After the suspicious death of a female Kurdish political prisoner, another Kurdish prisoner was announced dead by “suicide.” The deceased prisoner, Vedat Erkmen, was sentenced to life in prison, and his family rejected the government’s claim of suicide and questioned how Erkmen obtained a rope while in solitary confinement. Vedat’s funeral was restricted by the heavy presence of the police who feared a breakout of protests. Meanwhile, a Turkish court in Siirt sentenced a former Turkish military Sergent, Musa Orhan, charged with the rape of a Kurdish girl who later died to ten years in prison based on “good conduct.” However, Orhan will not spend his time in prison but is subject to judicial control measures.
In the light of economic crises and complex living conditions, including the fall of the Turkish lira, thousands of Kurds protested the government in Diyarbakir (Amed) on Saturday. The protesters criticized Turkey’s President Recep Tayyip Erdogan and his economic policies, resulting in the collapse of people’s livelihood. 
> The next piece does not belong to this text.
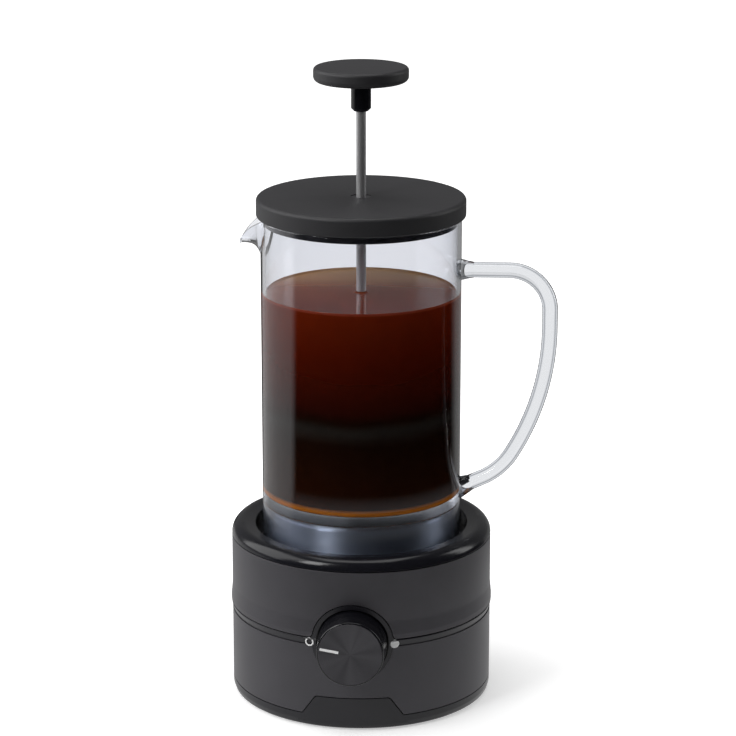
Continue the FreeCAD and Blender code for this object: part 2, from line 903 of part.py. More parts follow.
def make_motor_can():
    can = turned([
        (bush_radius, motor_top - motor_wall),
        (motor_radius - motor_wall, motor_top - motor_wall, 1.0),
        (motor_radius - motor_wall, motor_low),
        (motor_radius, motor_low),
        (motor_radius, motor_top, 1.5),
        (bush_radius, motor_top),
    ])
    return without(can, motor_screw_spots(motor_top - motor_wall - 1, motor_top + 1, small_screw_radius))


def make_motor_end_cap():
    cap_low = motor_low - motor_cap_height
    cap = turned([
        (0, cap_low),
        (motor_radius - 1.0, cap_low, 1.0),
        (motor_radius - 1.0, motor_low - 1.2),
        (motor_radius, motor_low - 1.2),
        (motor_radius, motor_low),
        (bush_radius, motor_low),
        (bush_radius, cap_low + motor_cap_wall),
        (0, cap_low + motor_cap_wall),
    ])
    return cap


def make_motor_bushes():
    bushes = []
    top_low = motor_top + motor_wall - bush_length
    low_start = motor_low - motor_cap_height + motor_cap_wall
    for low in (top_low, low_start):
        bushes.append(ring(shaft_radius + bearing_gap, bush_radius, low, low + bush_length))
    return bushes


def make_stator_magnets():
    outer = motor_radius - motor_wall
    inner = rotor_radius + rotor_gap
    high = motor_top - motor_wall - stator_drop
    profile = [
        (Vector(inner, 0, high - stator_length), 0),
        (Vector(outer, 0, high - stator_length), 0),
        (Vector(outer, 0, high), 0),
        (Vector(inner, 0, high), 0),
    ]
    arc = Part.Face(rounded_wire(profile)).revolve(centre, up, stator_angle)
    arc.rotate(centre, up, -stator_angle / 2)
    return turned_copies(arc, 2)


def make_motor_shaft():
    low = motor_low - motor_cap_height + motor_cap_wall + rest_gap
    return disc(shaft_radius, low, holder_top - shaft_grip_gap)


def make_motor_rotor():
    high = motor_top - motor_wall - rotor_drop
    core = ring(shaft_radius, rotor_radius, high - rotor_length, high)
    slot = block(rotor_radius, rotor_slot_width, high - rotor_length - 1, high + 1, rotor_radius)
    return without(core, turned_copies(slot, rotor_slot_count))


def drive_magnet_spots(low, high, radius):
    """Upright cylinders at the two magnets of the drive."""
    return [disc(radius, low, high, side * magnet_circle) for side in (-1, 1)]


def make_magnet_holder():
    disc_part = turned([
        (0, holder_low),
        (holder_radius, holder_low, 0.8),
        (holder_radius, holder_top, 0.8),
        (0, holder_top),
    ])
    hub = disc(holder_hub_radius, holder_low - holder_hub_drop, holder_low + 1)
    bore = disc(shaft_radius, holder_low - holder_hub_drop - 1, holder_top - shaft_grip_gap)
    pockets = drive_magnet_spots(holder_top - drive_magnet_height, holder_top + 1, drive_magnet_radius)
    return without(joined([disc_part, hub]), [bore] + pockets)


def make_drive_magnets():
    return drive_magnet_spots(holder_top - drive_magnet_height, holder_top, drive_magnet_radius)


# Control board, its parts, leads and cord inlet

def make_control_board():
    board = block(board_length, board_width, board_low, board_top, 0, board_offset_y)
    return without(board, board_posts(board_low - 1, board_top + 1, small_screw_radius + slip_gap))


def make_board_screws():
    screws = []
    shanks = board_posts(board_low - small_screw_grip, board_top, small_screw_radius)
    heads = board_posts(board_top, board_top + small_head_height, small_head_radius)
    for shank, head in zip(shanks, heads):
        screws.append(joined([shank, head]))
    return screws


def make_supply_transformer():
    y = board_offset_y + board_width / 2 - transformer_width / 2 - board_edge_gap
    foot_top = board_top + transformer_foot_height
    top = board_top + transformer_height
    foot = block(transformer_length, transformer_width, board_top, foot_top, 0, y)
    core = block(transformer_core_length, transformer_core_width, foot_top - part_overlap, top, 0, y)
    winding = block(winding_length, transformer_width, foot_top - part_overlap, top - winding_drop, 0, y)
    return joined([foot, core, winding])


def make_supply_capacitors():
    capacitors = []
    for side in (-1, 1):
        x = side * (transformer_length / 2 + capacitor_radius + capacitor_gap)
        capacitor = turned([
            (0, board_top),
            (capacitor_radius, board_top, capacitor_low_round),
            (capacitor_radius, board_top + capacitor_height, capacitor_top_round),
            (0, board_top + capacitor_height),
        ])
        capacitor.translate(Vector(x, board_offset_y + capacitor_offset_y, 0))
        capacitors.append(capacitor)
    return capacitors


def terminal_y():
    """The terminal block's centre, near the board's front edge."""
    return board_offset_y - board_width / 2 + terminal_width / 2 + terminal_edge_gap


def make_terminal_block():
    top = board_top + terminal_height
    return block(terminal_length, terminal_width, board_top, top, 0, terminal_y())


def lead(route):
    """Insulated wire along straight runs with a tangent arc at each turn."""
    corners = []
    for index, point in enumerate(route):
        corners.append((point, 0 if index in (0, len(route) - 1) else lead_bend))
    path = rounded_wire(corners, closed=False)
    along = (route[1] - route[0]).normalize()
    section = Part.Wire(Part.makeCircle(lead_radius, route[0], along))
    return path.makePipeShell([section], True, False)


def make_motor_leads():
    """From the terminal block up to the motor's end cap."""
    leads = []
    start_z = board_top + terminal_height
    end_z = motor_low - motor_cap_height
    for side in (-1, 1):
        x = side * lead_pitch / 2
        route = [
            Vector(x, terminal_y(), start_z),
            Vector(x, terminal_y(), end_z),
        ]
        leads.append(lead(route))
    return leads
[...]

On Tuesday, December 21st, the 8th session of the “Kobani trials” against 108 Kurdish and Peoples’ Democratic Party (HDP) members amid continued restriction by the court against the lawyers and defendants. The HDP described the court location as “Xinjiang prison campus.” The jailed Kurdish politician Selahattin Demirtas joined the hearing from his prison via the internet and said: “ the physical difficulties, health problems, and pressure created by holding trial periods at this frequency make it difficult for us to defend. Our lawyers come and go to the courtroom on a prison campus outside Ankara every morning during the winter days for two weeks.”